## [WHAT YOU HAVE TO DO]
Transcribe exactly the lines from the one holding "bpy.context.scene.collection.objects.link(empty)" to the end of the data below, including both of those lines and no others.

## [SOURCE DATA]
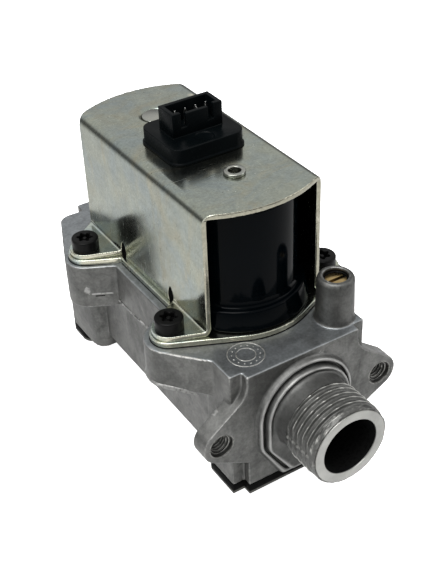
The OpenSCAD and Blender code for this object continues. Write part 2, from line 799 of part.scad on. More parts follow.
module yoke() seated() color([0.78, 0.79, 0.72]) difference() {
    union() {
        difference() {
            intersection() {
                along_y(-yoke_l, yoke_l) difference() {
                    yoke_section(0);
                    translate([0, -yoke_t]) square([yoke_w - 2 * yoke_t, 2 * yoke_t], center = true);
                    yoke_section(yoke_t);
                }
                union() {
                    slab(sheet_z, yoke_h + 1) yoke_top_plan();
                    translate([-yoke_w, -yoke_l / 2, 0]) cube([2 * yoke_w, yoke_l, yoke_h]);
                }
            }
            wall_corners();
        }
        yoke_tabs();
    }
    yoke_slits();
    at_yoke_screws() translate([0, 0, -1])
        cylinder(d = screw_d + 2 * screw_gap, h = yoke_t + 2, $fn = 36);
    translate([0, -solenoid_y, sheet_z - 1])
        cylinder(d = rivet_neck_d + 2 * fit_gap, h = yoke_t + 2, $fn = smooth);
    translate([0, solenoid_y, sheet_z - 1])
        cylinder(d = stake_d + 2 * fit_gap, h = yoke_t + 2, $fn = smooth);
    translate([0, solenoid_y, yoke_h - stake_dish])
        cylinder(d1 = stake_d + 2 * fit_gap, d2 = stake_d + 4 * stake_dish,
            h = stake_dish + eps, $fn = smooth);
    translate([-window_w / 2, -window_l / 2, sheet_z - 1]) cube([window_w, window_l, yoke_t + 2]);
}

module yoke_screws() seated() color([0.09, 0.09, 0.1]) at_yoke_screws() difference() {
    union() {
        translate([0, 0, yoke_t]) cylinder(d = screw_head_d, h = screw_head_h - 0.5, $fn = 48);
        translate([0, 0, yoke_t + screw_head_h - 0.5])
            cylinder(d1 = screw_head_d, d2 = screw_head_d - 1, h = 0.5, $fn = 48);
        translate([0, 0, yoke_t - screw_l]) cylinder(d = screw_d, h = screw_l + 1, $fn = 36);
    }
    translate([0, 0, yoke_t + screw_head_h - screw_recess_h])
        cylinder(d = screw_recess_d, h = screw_recess_h + 1, $fn = 6);
}

// Moulded coil: a drum with a wide foot, flattened where the yoke's walls pass
module coil_shell() {
    half_w = yoke_w / 2 - yoke_t - 2 * fit_gap;
    low = fit_gap;
    mouth = bobbin_r + fit_gap;
    intersection() {
        rotate_extrude($fn = 120) difference() {
            union() {
                polygon([[mouth, low], [coil_d / 2, low], [coil_d / 2, coil_top - coil_edge],
                    [coil_d / 2 - coil_edge, coil_top], [mouth, coil_top]]);
                polygon([[mouth, low], [coil_foot_d / 2, low], [coil_foot_top_d / 2, coil_foot_h - 0.7],
                    [coil_foot_top_d / 2 - 0.7, coil_foot_h], [mouth, coil_foot_h]]);
            }
            translate([mouth - 1, low + coil_wall])
                square([coil_d / 2 - coil_wall - mouth + 1, coil_top - low - 2 * coil_wall]);
        }
        translate([-half_w, -coil_foot_d, -1]) cube([2 * half_w, 2 * coil_foot_d, yoke_h]);
    }
}

module winding_ring() rotate_extrude($fn = smooth)
    translate([bobbin_r + fit_gap, winding_z + fit_gap])
        square([winding_r - bobbin_r - fit_gap, winding_top - winding_z - 2 * fit_gap]);

module bobbin_spool() rotate_extrude($fn = smooth) {
    flange_out = coil_d / 2 - coil_wall - fit_gap;
    translate([bore_r, fit_gap]) square([bobbin_wall, coil_top - fit_gap]);
    translate([bore_r, winding_z - bobbin_flange_t]) square([flange_out - bore_r, bobbin_flange_t]);
    translate([bore_r, winding_top]) square([flange_out - bore_r, bobbin_flange_t]);
}

module guide_tube() rotate_extrude($fn = smooth) {
    translate([guide_r, spring_top]) square([tube_wall, tube_top - spring_top]);
    translate([guide_r, spring_top]) square([tube_collar_d / 2 - guide_r, tube_collar_t - eps]);
}

module core_slug() translate([0, 0, core_z]) cylinder(r = core_r, h = core_l - fit_gap, $fn = smooth);

module plunger() {
    translate([0, 0, plunger_z])
        cylinder(r = plunger_r, h = plunger_top - plunger_z - plunger_edge, $fn = smooth);
    translate([0, 0, plunger_top - plunger_edge])
        cylinder(r1 = plunger_r, r2 = plunger_r - plunger_edge, h = plunger_edge, $fn = smooth);
    translate([0, 0, seat_z + 2 * fit_gap])
        cylinder(d = stem_d, h = plunger_z - seat_z - 2 * fit_gap + eps, $fn = 48);
}

module valve_disc() translate([0, 0, disc_z]) difference() {
    cylinder(d = disc_d, h = disc_t, $fn = smooth);
    translate([0, 0, -1]) cylinder(d = stem_d + 2 * running_gap, h = disc_t + 2, $fn = 48);
}

module disc_seal() translate([0, 0, seat_z]) difference() {
    cylinder(d = disc_d + 0.6, h = disc_seal_t, $fn = smooth);
    translate([0, 0, -1]) cylinder(d = stem_d + 2 * running_gap, h = disc_seal_t + 2, $fn = 48);
}

module chamber_seal() translate([0, 0, deck_z - oring_d / 2 - fit_gap / 2]) rotate_extrude($fn = smooth)
    translate([oring_r, 0]) circle(d = oring_d, $fn = 20);

// A helical spring between two heights, with its ends closed on the last half turn
function spring_height(t, low, high) =
    let (closed = 0.6 / spring_turns, s = min(max((t - closed) / (1 - 2 * closed), 0), 1))
    low + spring_wire / 2 + s * (high - low - spring_wire);

module return_spring() {
    low = plunger_z + fit_gap / 2;
    high = spring_top - fit_gap / 2;
    steps = 20 * spring_turns;
    sides = 8;
    points = [for (i = [0:steps]) let (t = i / steps, turn = 360 * spring_turns * t)
        for (k = [0:sides - 1]) let (a = 360 * k / sides, r = spring_d / 2 + spring_wire / 2 * cos(a))
            [r * cos(turn), r * sin(turn), spring_height(t, low, high) + spring_wire / 2 * sin(a)]];
    walls = [for (i = [0:steps - 1], k = [0:sides - 1]) let (n = (k + 1) % sides)
        [i * sides + k, i * sides + n, (i + 1) * sides + n, (i + 1) * sides + k]];
    first = [for (k = [0:sides - 1]) sides - 1 - k];
    last = [for (k = [0:sides - 1]) steps * sides + k];
    polyhedron(points, concat(walls, [first, last]), convexity = 6);
}

module cover_holes(size) at_cover_screws() translate([0, 0, cover_z - 1])
    cylinder(d = size, h = cover_t + gasket_t + 2, $fn = 36);

module bottom_gasket() seated() color([0.06, 0.06, 0.06]) difference() {
    slab(foot_z - gasket_t, foot_z) difference() {
        foot_plan();
        gallery_plan();
    }
    cover_holes(cover_screw_d + 2 * screw_gap);
}

module bottom_cover() seated() color([0.6, 0.61, 0.6]) difference() {
    slab(cover_z, cover_z + cover_t) foot_plan();
    cover_holes(cover_screw_d + 2 * screw_gap);
}

module cover_screws() seated() color([0.2, 0.2, 0.21]) at_cover_screws() {
    translate([0, 0, cover_z - cover_head_h]) cylinder(d = cover_head_d, h = cover_head_h, $fn = 48);
    translate([0, 0, cover_z - 1]) cylinder(d = cover_screw_d, h = cover_screw_l, $fn = 36);
}

module rounded_plan(width, length, r) {
    hull() {
        for (x = [-1, 1], y = [-1, 1])
            translate([x * (width / 2 - r), y * (length / 2 - r)]) circle(r = r, $fn = 32);
    }
}

module connector_base() seated() color([0.08, 0.08, 0.09]) difference() {
    union() {
        slab(yoke_h, yoke_h + plug_lip_h)
            rounded_plan(plug_base_w + 2 * plug_lip, plug_base_l + 2 * plug_lip, plug_base_r + plug_lip);
        slab(yoke_h, plug_z) rounded_plan(plug_base_w, plug_base_l, plug_base_r);
        translate([fit_gap - window_w / 2, fit_gap - window_l / 2, sheet_z - 1])
            cube([window_w - 2 * fit_gap, window_l - 2 * fit_gap, yoke_t + 2]);
    }
    translate([0, -plug_mark_y, plug_z - plug_mark_h]) cylinder(d = plug_mark_d, h = 1, $fn = 48);
    translate([0, shroud_y, plug_z - pin_root]) pin_row(fit_gap, pin_root + 1);
}

// The row of square pins, or with a gap the holes for them
module pin_row(gap, height) {
    for (i = [0:pin_count - 1])
        translate([(i - (pin_count - 1) / 2) * pin_pitch, 0, height / 2])
            cube([pin_w + 2 * gap, pin_w + 2 * gap, height], center = true);
}

module plug_shroud() seated() color([0.07, 0.07, 0.08]) translate([0, shroud_y, plug_z]) difference() {
    translate([-shroud_w / 2, -shroud_l / 2, 0]) cube([shroud_w, shroud_l, shroud_h]);
    translate([shroud_wall - shroud_w / 2, shroud_wall - shroud_l / 2, shroud_wall])
        cube([shroud_w - 2 * shroud_wall, shroud_l - 2 * shroud_wall, shroud_h]);
    both_sides() translate([key_x - key_w / 2, -shroud_l / 2 - 1, shroud_wall + 1])
        cube([key_w, shroud_wall + 2, shroud_h]);
    translate([-key_x, -shroud_l / 2 - 1, shroud_h - tongue_drop])
        cube([2 * key_x, shroud_wall + 2, shroud_h]);
    translate([0, 0, -1]) pin_row(fit_gap, shroud_wall + 2);
}

module plug_pins() seated() color([0.8, 0.8, 0.78])
    translate([0, shroud_y, plug_z - pin_root + fit_gap]) pin_row(0, pin_root - fit_gap + pin_h);

module test_screw() seated() color([0.75, 0.6, 0.3]) translate([test_x, test_y, 0]) difference() {
    union() {
        translate([0, 0, test_seat + test_seal_t]) cylinder(d = test_screw_d, h = test_head_h, $fn = 48);
        translate([0, 0, test_seat - test_shank_l])
            cylinder(d = test_shank_d, h = test_shank_l + test_seal_t + 1, $fn = 36);
    }
    translate([-test_screw_d, -test_slot_w / 2, test_head_top - test_slot_h])
        cube([2 * test_screw_d, test_slot_w, test_slot_h + 1]);
}

module test_seal() seated() color([0.1, 0.1, 0.1]) translate([test_x, test_y, test_seat]) difference() {
    cylinder(d = test_screw_d - 2 * fit_gap, h = test_seal_t, $fn = 48);
    translate([0, 0, -1]) cylinder(r = test_shank_d / 2 + running_gap, h = test_seal_t + 2, $fn = 36);
}

// Pressed-in strainer: a rim with crossed wires
module inlet_strainer() seated() color([0.65, 0.65, 0.62]) {
    in_r = strainer_r - strainer_rim;
    step = 2 * in_r / (strainer_wires + 1);
    difference() {
        rod_y(strainer_r, strainer_y, strainer_y + strainer_t);
        rod_y(in_r, strainer_y - 1, strainer_y + strainer_t + 1);
    }
    intersection() {
        rod_y(in_r + strainer_rim / 2, strainer_y + 0.2, strainer_y + strainer_t - 0.2);
        for (i = [1:strainer_wires]) {
            at = i * step - in_r - strainer_wire / 2;
            translate([at, 0, outlet_z - strainer_r]) cube([strainer_wire, 2 * body_rear, 2 * strainer_r]);
            translate([-strainer_r, 0, outlet_z + at]) cube([2 * strainer_r, 2 * body_rear, strainer_wire]);
        }
    }
}

module coil_front() seated() color([0.07, 0.07, 0.08]) at_front() coil_shell();
module coil_rear() seated() color([0.07, 0.07, 0.08]) at_rear() coil_shell();
module winding_front() seated() color([0.72, 0.42, 0.2]) at_front() winding_ring();
module winding_rear() seated() color([0.72, 0.42, 0.2]) at_rear() winding_ring();
module bobbin_front() seated() color([0.85, 0.83, 0.76]) at_front() bobbin_spool();
module bobbin_rear() seated() color([0.85, 0.83, 0.76]) at_rear() bobbin_spool();
module guide_tube_front() seated() color([0.75, 0.75, 0.75]) at_front() guide_tube();
module guide_tube_rear() seated() color([0.75, 0.75, 0.75]) at_rear() guide_tube();

module core_front() seated() color([0.7, 0.7, 0.68]) at_front() difference() {
    union() {
        core_slug();
        translate([0, 0, sheet_z - 1]) cylinder(d = rivet_neck_d, h = yoke_t + 1.2, $fn = 48);
        translate([0, 0, yoke_h]) cylinder(d = rivet_d, h = rivet_h, $fn = 48);
    }
    translate([0, 0, yoke_h - rivet_depth])
        cylinder(d = rivet_hole_d, h = rivet_h + rivet_depth + 1, $fn = 48);
}

module core_rear() seated() color([0.7, 0.7, 0.68]) at_rear() {
    core_slug();
    translate([0, 0, sheet_z - 1]) cylinder(d = stake_d, h = yoke_t + 0.9, $fn = 48);
}

module plunger_front() seated() color([0.6, 0.6, 0.6]) at_front() plunger();
module plunger_rear() seated() color([0.6, 0.6, 0.6]) at_rear() plunger();
module return_spring_front() seated() color([0.8, 0.8, 0.8]) at_front() return_spring();
module return_spring_rear() seated() color([0.8, 0.8, 0.8]) at_rear() return_spring();
module valve_disc_front() seated() color([0.7, 0.7, 0.7]) at_front() valve_disc();
module valve_disc_rear() seated() color([0.7, 0.7, 0.7]) at_rear() valve_disc();
module disc_seal_front() seated() color([0.1, 0.1, 0.1]) at_front() disc_seal();
module disc_seal_rear() seated() color([0.1, 0.1, 0.1]) at_rear() disc_seal();
module chamber_seal_front() seated() color([0.1, 0.1, 0.1]) at_front() chamber_seal();
module chamber_seal_rear() seated() color([0.1, 0.1, 0.1]) at_rear() chamber_seal();

body();
base_plate();
yoke();
yoke_screws();
coil_front();
coil_rear();
winding_front();
winding_rear();
bobbin_front();
bobbin_rear();
guide_tube_front();
guide_tube_rear();
core_front();
core_rear();
plunger_front();
plunger_rear();
return_spring_front();
return_spring_rear();
valve_disc_front();
valve_disc_rear();
disc_seal_front();
disc_seal_rear();
chamber_seal_front();
chamber_seal_rear();
bottom_gasket();
bottom_cover();
cover_screws();
connector_base();
plug_shroud();
plug_pins();
test_screw();
test_seal();
inlet_strainer();
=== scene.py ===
import json
import math
from math import cos, sin, tau
import bmesh
import bpy
from mathutils import Matrix, Vector, geometry, noise


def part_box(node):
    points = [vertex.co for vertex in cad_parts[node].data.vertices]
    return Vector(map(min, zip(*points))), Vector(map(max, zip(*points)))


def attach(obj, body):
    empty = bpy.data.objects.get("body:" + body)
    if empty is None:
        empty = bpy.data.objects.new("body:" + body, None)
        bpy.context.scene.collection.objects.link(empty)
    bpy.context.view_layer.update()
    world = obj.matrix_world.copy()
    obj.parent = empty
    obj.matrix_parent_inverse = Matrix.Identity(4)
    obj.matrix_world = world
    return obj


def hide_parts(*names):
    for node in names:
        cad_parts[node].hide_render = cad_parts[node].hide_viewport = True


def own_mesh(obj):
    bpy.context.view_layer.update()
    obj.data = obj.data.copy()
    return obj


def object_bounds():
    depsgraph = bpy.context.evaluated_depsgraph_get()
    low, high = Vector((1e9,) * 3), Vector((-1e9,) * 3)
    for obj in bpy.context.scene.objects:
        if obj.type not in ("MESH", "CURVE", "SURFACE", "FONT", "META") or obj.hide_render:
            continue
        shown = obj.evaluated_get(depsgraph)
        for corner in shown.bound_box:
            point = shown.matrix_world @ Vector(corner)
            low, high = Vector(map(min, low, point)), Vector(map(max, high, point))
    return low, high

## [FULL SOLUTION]
        bpy.context.scene.collection.objects.link(empty)
    bpy.context.view_layer.update()
    world = obj.matrix_world.copy()
    obj.parent = empty
    obj.matrix_parent_inverse = Matrix.Identity(4)
    obj.matrix_world = world
    return obj


def hide_parts(*names):
    for node in names:
        cad_parts[node].hide_render = cad_parts[node].hide_viewport = True


def own_mesh(obj):
    bpy.context.view_layer.update()
    obj.data = obj.data.copy()
    return obj


def object_bounds():
    depsgraph = bpy.context.evaluated_depsgraph_get()
    low, high = Vector((1e9,) * 3), Vector((-1e9,) * 3)
    for obj in bpy.context.scene.objects:
        if obj.type not in ("MESH", "CURVE", "SURFACE", "FONT", "META") or obj.hide_render:
            continue
        shown = obj.evaluated_get(depsgraph)
        for corner in shown.bound_box:
            point = shown.matrix_world @ Vector(corner)
            low, high = Vector(map(min, low, point)), Vector(map(max, high, point))
    return low, high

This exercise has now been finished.